Gunung api ini berbentuk perisai dengan lava tipis, yang berarti setiap letusannya cenderung mengeluarkan magma dan membentuk dasar laut baru.

Struktur ini membuat risiko tsunami yang ditimbulkan sangat rendah.

Selain itu, Axial Seamount tidak terhubung dengan Zona Subduksi Cascadia, area berbahaya yang diperkirakan akan memicu gempa besar dijuluki ‘The Big One’.

Gunung api ini justru berada di punggung bukit Juan de Fuca, jauh di barat zona subduksi.

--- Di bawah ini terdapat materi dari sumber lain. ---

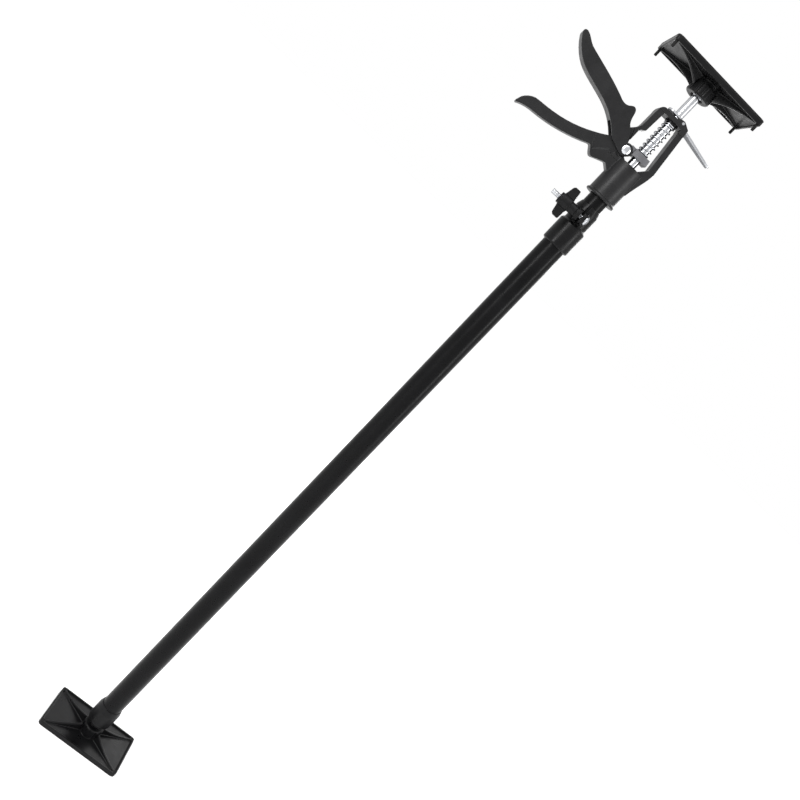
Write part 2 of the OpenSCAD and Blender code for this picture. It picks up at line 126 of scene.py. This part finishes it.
POWDER_COAT = surface("powder_coat", (0.0016, 0.0016, 0.0018), (0.0036, 0.0036, 0.0039), (0.22, 0.34),
                      grain=650.0, relief=0.05, specular=0.09)
CASTING = surface("cast_charcoal", (0.0040, 0.0040, 0.0043), (0.0090, 0.0090, 0.0095), (0.34, 0.48),
                  grain=900.0, relief=0.12, specular=0.22)
MOULDING = surface("moulded_black", (0.0020, 0.0020, 0.0022), (0.0052, 0.0052, 0.0056), (0.25, 0.40),
                   grain=1800.0, relief=0.03, specular=0.13)
ZINC = surface("zinc", (0.38, 0.39, 0.41), (0.60, 0.61, 0.63), (0.16, 0.30),
               grain=500.0, relief=0.015, metallic=1.0, stretch=(1.0, 1.0, 5.0), rim=0.25)
PRESSED = surface("pressed_steel", (0.13, 0.13, 0.14), (0.23, 0.23, 0.24), (0.28, 0.44),
                  grain=1200.0, relief=0.03, metallic=1.0, stretch=(1.0, 1.0, 4.0), rim=0.55)
RUBBER = surface("rubber", (0.0035, 0.0035, 0.0035), (0.0080, 0.0080, 0.0080), (0.55, 0.72),
                 grain=1500.0, relief=0.08, specular=0.14)
NYLON = surface("nylon", (0.58, 0.56, 0.50), (0.70, 0.68, 0.61), (0.35, 0.48),
                grain=900.0, relief=0.02)

FINISH = {
    "tube_black": POWDER_COAT,
    "cast_charcoal": CASTING,
    "moulded_black": MOULDING,
    "zinc": ZINC,
    "grey_steel": PRESSED,
    "rubber": RUBBER,
    "nylon": NYLON,
}
SLOTS = {part["node"]: part["material_slot"] for part in frame["record"]["subparts"]}


def paint(obj, slot):
    """Gives obj the finish of a slot, over its whole surface."""
    obj.data.materials.clear()
    obj.data.materials.append(FINISH[slot])


# ---------- pieces ----------

def settled(obj):
    """obj with its modifiers made part of its mesh."""
    graph = bpy.context.evaluated_depsgraph_get()
    mesh = bpy.data.meshes.new_from_object(obj.evaluated_get(graph))
    obj.modifiers.clear()
    obj.data = mesh
    return obj


def new_piece(name, mesh):
    obj = bpy.data.objects.new(name, mesh)
    bpy.context.collection.objects.link(obj)
    return obj


def stand_in(obj, node, body):
    """obj takes the place, the finish and the body of a CAD node."""
    paint(obj, SLOTS[node])
    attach(obj, body)
    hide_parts(node)


def rounded(node, body, name, voxel, passes):
    """A casting or moulding: the CAD shape with every edge and inside corner softly rounded."""
    obj = new_piece(name, nodes[node].data.copy())
    remesh = obj.modifiers.new("skin", "REMESH")
    remesh.mode = "VOXEL"
    remesh.voxel_size = voxel * MM
    smooth = obj.modifiers.new("round", "SMOOTH")
    smooth.factor = 0.5
    smooth.iterations = passes
    settled(obj)
    obj.data.polygons.foreach_set("use_smooth", [True] * len(obj.data.polygons))
    stand_in(obj, node, body)
    return obj


def sweep(name, rings):
    """A tube of rings, closed at both ends."""
    mesh = bmesh.new()
    loops = [[mesh.verts.new(point) for point in ring] for ring in rings]
    sides = len(loops[0])
    for low, high in zip(loops, loops[1:]):
        for k in range(sides):
            following = (k + 1) % sides
            mesh.faces.new((low[k], low[following], high[following], high[k]))
    mesh.faces.new(reversed(loops[0]))
    mesh.faces.new(loops[-1])
    bmesh.ops.recalc_face_normals(mesh, faces=mesh.faces)
    for face in mesh.faces:
        face.smooth = len(face.verts) == 4
    data = bpy.data.meshes.new(name)
    mesh.to_mesh(data)
    mesh.free()
    return new_piece(name, data)


def coil(name, node, turns, wire, steps=40, sides=14):
    """A compression spring in the box of its CAD node, with a closed turn at each end."""
    end_pitch = 1.8 * wire
    low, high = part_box(node)
    centre = (Vector(low) + Vector(high)) / 2
    radius = (high[1] - low[1]) / 2 - wire
    start = low[2] + wire
    rise = high[2] - low[2] - 2 * wire
    rings = []
    count = turns * steps
    closed = end_pitch / rise
    for i in range(count + 1):
        turn = i / steps
        if turn < 1:
            height = closed * turn
        elif turn > turns - 1:
            height = 1 - closed * (turns - turn)
        else:
            height = closed + (1 - 2 * closed) * (turn - 1) / (turns - 2)
        a = 2 * math.pi * turn
        out = Vector((math.cos(a), math.sin(a), 0.0))
        middle = Vector((centre.x, centre.y, start + rise * height)) + radius * out
        rings.append([middle + wire * (math.cos(b) * out + math.sin(b) * Vector((0, 0, 1)))
                      for b in (2 * math.pi * k / sides for k in range(sides))])
    return sweep(name, rings)


def threaded(name, radius, depth, pitch, length, sides=24, rows=8):
    """A threaded shank along +X from 0 to length: rings whose radius rises and falls along a helix."""
    count = round(length / pitch * rows)
    rings = []
    for i in range(count + 1):
        fade = min(1.0, (count - i) / rows)
        ring = []
        for k in range(sides):
            a = 2 * math.pi * k / sides
            wave = abs(((i / rows - k / sides) % 1.0) * 2 - 1)
            r = radius - depth * (1 - wave * fade)
            ring.append((i * pitch / rows, r * math.cos(a), r * math.sin(a)))
        rings.append(ring)
    return sweep(name, rings)


def turned(name, profile, sides=36):
    """A solid of revolution about X; profile is a list of (x, radius)."""
    angles = [2 * math.pi * k / sides for k in range(sides)]
    return sweep(name, [[(x, r * math.cos(a), r * math.sin(a)) for a in angles] for x, r in profile])


def clamp_screw():
    """The clamp's bolt: a domed head on a threaded shank that runs through the ears and the knob."""
    head_start = 6 * MM
    head_h = 4.4 * MM
    head_r = 5.6 * MM
    dome_r = 8 * MM
    tip = -43 * MM
    shank_r = 3 * MM
    thread_depth = 0.35 * MM
    pitch = 1.25 * MM
    steps = 12
    knob_joint = next(joint for joint in frame["joints"] if joint["name"] == "knob_turn")
    centre = Vector(knob_joint["pos_m"])
    along = Vector(knob_joint["axis"]).normalized()
    turn = Vector((1, 0, 0)).rotation_difference(along).to_matrix().to_4x4()
    rim = math.asin(head_r / dome_r)
    dome = [rim * (1 - i / (steps + 1)) for i in range(steps + 1)]
    profile = [(0.0, head_r)]
    profile += [(head_h - dome_r + dome_r * math.cos(a), dome_r * math.sin(a)) for a in dome]
    shank = threaded("clamp_screw", shank_r, thread_depth, pitch, head_start - tip)
    head = turned("clamp_screw_head", profile)
    for piece, start in ((shank, tip), (head, head_start)):
        piece.data.transform(Matrix.Translation(centre + along * start) @ turn)
        stand_in(piece, "clamp_bolt", "pole")


def bevelled(node, width):
    """Breaks the sharp edges of a CAD node with a small bevel, its width in mm."""
    modifier = nodes[node].modifiers.new("edge", "BEVEL")
    modifier.width = width * MM
    modifier.segments = 3
    modifier.limit_method = "ANGLE"
    modifier.angle_limit = math.radians(35)
    modifier.harden_normals = True


for node_name, obj in nodes.items():
    paint(obj, SLOTS[node_name])

# castings and mouldings, with the voxel size in mm and the rounding passes
rounded("grip_body", "grip", "grip_casting", 0.45, 5)
rounded("trigger_lever", "trigger", "trigger_casting", 0.45, 6)
rounded("clamp_collar", "pole", "clamp_moulding", 0.4, 3)
rounded("wing_knob", "clamp_knob", "knob_moulding", 0.35, 6)
for end in ("foot", "head"):
    rounded(end + "_plate", end + "_pad", end + "_plate_moulding", 0.5, 2)
    rounded(end + "_collar", end + "_pad", end + "_collar_moulding", 0.35, 3)
    rounded(end + "_grip_pad", end + "_pad", end + "_rubber", 0.5, 1)

# the drive spring, wound in the box of its CAD node
drive = coil("drive_coil", "drive_spring", 9, 0.8 * MM)
stand_in(drive, "drive_spring", "grip")
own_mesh(drive)

clamp_screw()

# the release lever's spring stands in its pocket
release = coil("release_coil", "release_spring", 4, 0.4 * MM, steps=24, sides=8)
stand_in(release, "release_spring", "grip")
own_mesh(release)

# thin steel, the foot's socket, and the flat parts on the clamp's bolt
rounded("release_lever", "release", "release_plate", 0.25, 3)
rounded("foot_plug", "pole", "foot_socket", 0.4, 3)
for node_name in ("clamp_washer", "knob_nut"):
    bevelled(node_name, 0.3)


# ---------- floor, light and camera ----------

def hang(light, rotation, place=(0, 0, 0)):
    """Puts a light into the scene."""
    lamp = bpy.data.objects.new(light.name, light)
    lamp.location = place
    lamp.rotation_euler = rotation
    bpy.context.collection.objects.link(lamp)


def studio():
    """Pale floor under the foot and soft light from large panels."""
    floor_size = 60
    lit_point = Vector((0, 0, 0.7))
    bpy.ops.mesh.primitive_plane_add(size=floor_size)
    floor = bpy.context.object
    floor.name = "floor"
    floor.data.materials.append(surface("floor_paint", (0.86, 0.86, 0.86), (0.90, 0.90, 0.90), (0.7, 0.8),
                                        grain=40.0, relief=0.05, specular=0.2, patch=2.0))
    world = bpy.data.worlds.new("studio")
    world.use_nodes = True
    world.node_tree.nodes["Background"].inputs["Color"].default_value = (1.0, 1.0, 1.0, 1.0)
    world.node_tree.nodes["Background"].inputs["Strength"].default_value = 1.0
    bpy.context.scene.world = world
    # name, place, width, height, watts
    panels = (
        ("key", (-1.5, -1.7, 1.9), 0.5, 2.4, 60.0),
        ("fill", (1.9, -1.0, 1.2), 0.4, 2.4, 30.0),
        ("back", (0.9, 2.0, 1.8), 1.2, 2.0, 30.0),
    )
    for name, place, width, height, power in panels:
        light = bpy.data.lights.new(name, "AREA")
        light.shape = "RECTANGLE"
        light.size = width
        light.size_y = height
        light.energy = power
        hang(light, (lit_point - Vector(place)).to_track_quat("-Z", "Y").to_euler(), place)

    sky = bpy.data.lights.new("sky", "SUN")
    sky.energy = 0.7
    sky.angle = math.radians(50)
    hang(sky, (math.radians(20), math.radians(-15), 0))


def camera():
    """The camera in front of the bar, rolled so that the bar runs across the picture."""
    place = Vector((-0.1546, -0.9428, 0.9010))
    ahead = Vector((0.152, 0.960, -0.2352)).normalized()
    up = Vector((-0.6566, 0.276, 0.7019))
    right = ahead.cross(up).normalized()
    up = right.cross(ahead)
    data = bpy.data.cameras.new("camera")
    data.lens = 36.0
    data.sensor_width = 36.0
    data.clip_end = 200.0
    obj = bpy.data.objects.new("camera", data)
    turn = Matrix((right, up, -ahead)).transposed().to_4x4()
    obj.matrix_world = Matrix.Translation(place) @ turn
    bpy.context.collection.objects.link(obj)
    bpy.context.scene.camera = obj


studio()
camera()
bpy.context.scene.view_settings.view_transform = "Standard"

Letusannya diperkirakan tidak akan memengaruhi aktivitas seismik di sepanjang pantai Oregon.

Pemantauan Intensif oleh Para Ilmuwan

Para ilmuwan dari Oregon State University (OSU) dan University of North Carolina di Wilmington telah mempelajari pergerakan magma di Axial Seamount menggunakan perekam tekanan dasar.

Setiap dua tahun, perekam ini diambil, dianalisis, dan diganti dengan yang baru.

Data yang terkumpul digunakan untuk memprediksi waktu letusan berikutnya.

Bill Chadwick, ahli vulkanologi dari OSU, melaporkan bahwa laju inflasi (pengembungan) di Axial Seamount terus meningkat hingga musim panas 2024.

Namun, pembaruan pada Oktober 2024 menunjukkan bahwa laju inflasi dan aktivitas seismik di sekitarnya telah stabil.

“Letusan tampaknya tidak akan terjadi dalam waktu dekat, tetapi tidak akan terjadi selamanya,” ujar Chadwick.

Ia menegaskan bahwa letusan antara sekarang dan akhir 2025 tidak dapat dihindari.

Laboratorium Alam untuk Studi Vulkanologi

Axial Seamount tidak hanya menarik perhatian karena aktivitas vulkaniknya yang tinggi, tetapi juga menjadi laboratorium alam bagi para ilmuwan.

Dengan mempelajari gunung api ini, mereka berharap dapat memahami lebih dalam tentang mekanisme letusan gunung api bawah laut di seluruh dunia.

“Gunung api ini menyediakan kesempatan langka untuk mempelajari proses vulkanik secara real-time,” kata Chadwick.

“Data yang kami kumpulkan dari Axial Seamount dapat membantu memprediksi dan memitigasi risiko letusan gunung api lain di masa depan.” katanya kembali.

Apa yang Harus Diwaspadai?

Meskipun letusan Axial Seamount diperkirakan tidak akan menimbulkan tsunami atau gempa besar, para ilmuwan tetap mengimbau masyarakat untuk tetap waspada.

Pemantauan terus dilakukan untuk memastikan bahwa setiap perubahan aktivitas dapat dideteksi sedini mungkin.

Dengan prediksi letusan yang semakin dekat, Axial Seamount kembali mengingatkan kita akan kekuatan alam yang luar biasa.

Namun, berkat kemajuan teknologi dan penelitian, para ilmuwan kini memiliki alat yang lebih baik untuk memahami dan memprediksi fenomena alam ini.